= Reg Macey =

Australian politician (1936–2024)

Reg Macey (9 December 1936 – 30 January 2024) was an Australian politician.

==Life and career==
Macey was born in Melbourne to Reginald George Gordon and Nelly Gwendoline Macey, and trained as a teacher. He taught in technical Schools from 1957 until 1968. While on a teaching scholarship, he taught part-time at a primary School in 1969 and again in 1972. In his other teaching years, he was seconded to the Victoria Police, and was an education officer there for 12 years. On 18 May 1963, he married Patricia Anne Martin, with whom he had three children: Leah, Martina, and Keiran. Their marriage was dissolved in 1987 and, on 29 October 1988, Macey married Maureen Griffiths, with whom he had a son, Griffith Macey. The couple separated in 2004. Macey had a commitment ceremony to Chutikarn Pinnaimueang in Phuket in 2005 and supported her 2 children.
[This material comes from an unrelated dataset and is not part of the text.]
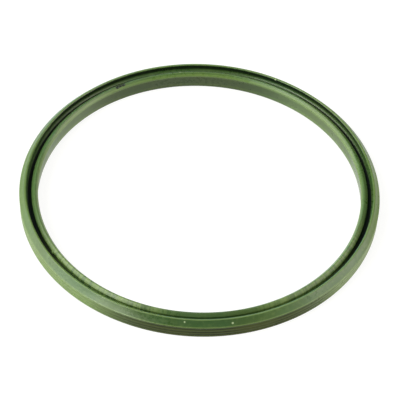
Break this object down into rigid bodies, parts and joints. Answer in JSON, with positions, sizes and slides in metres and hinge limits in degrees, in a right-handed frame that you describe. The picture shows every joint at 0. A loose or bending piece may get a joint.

Macey was a commissioner of the Melbourne and Metropolitan Board of Works from 1974 to 1978, and area commissioner from 1978 to 1981 and 1984 to 1985. He was a South Melbourne City Councillor from 1973 to 1981 and from 1982 to 1985, serving as mayor from 1977 to 1978 and 1978 to 1979. In 1985, he was elected to the Victorian Legislative Council as a Liberal, representing Monash Province. He held his seat until 1992, when he resigned.

Macey resigned from the Liberal Party in 2004 because he believed it had moved too far to the right. He claimed that the Liberals had abandoned Sir Robert Menzies' ideal of an Australian nation in which "every family is enabled to live in, and preferably to own, a comfortable home at reasonable cost and with adequate community amenities," as articulated in his 1945 Liberal Party constitution. He said the critical turning point was when Peter Costello, the Treasurer in the then federal Coalition Government, ignored a Productivity Commission recommendation from an inquiry which Costello had commissioned.

Concerned about the ability of people's adult children to become first home owners, Macey founded the Australian Affordable Housing Party in 2013 and became its first President. In February 2018, the party announced on Facebook that Macey had been replaced as president by the party's candidate at the 2017 Bennelong by-election, Anthony Ziebell.

On 30 January 2024, Macey died in Phuket, Thailand where he lived with his defacto wife. He was 87.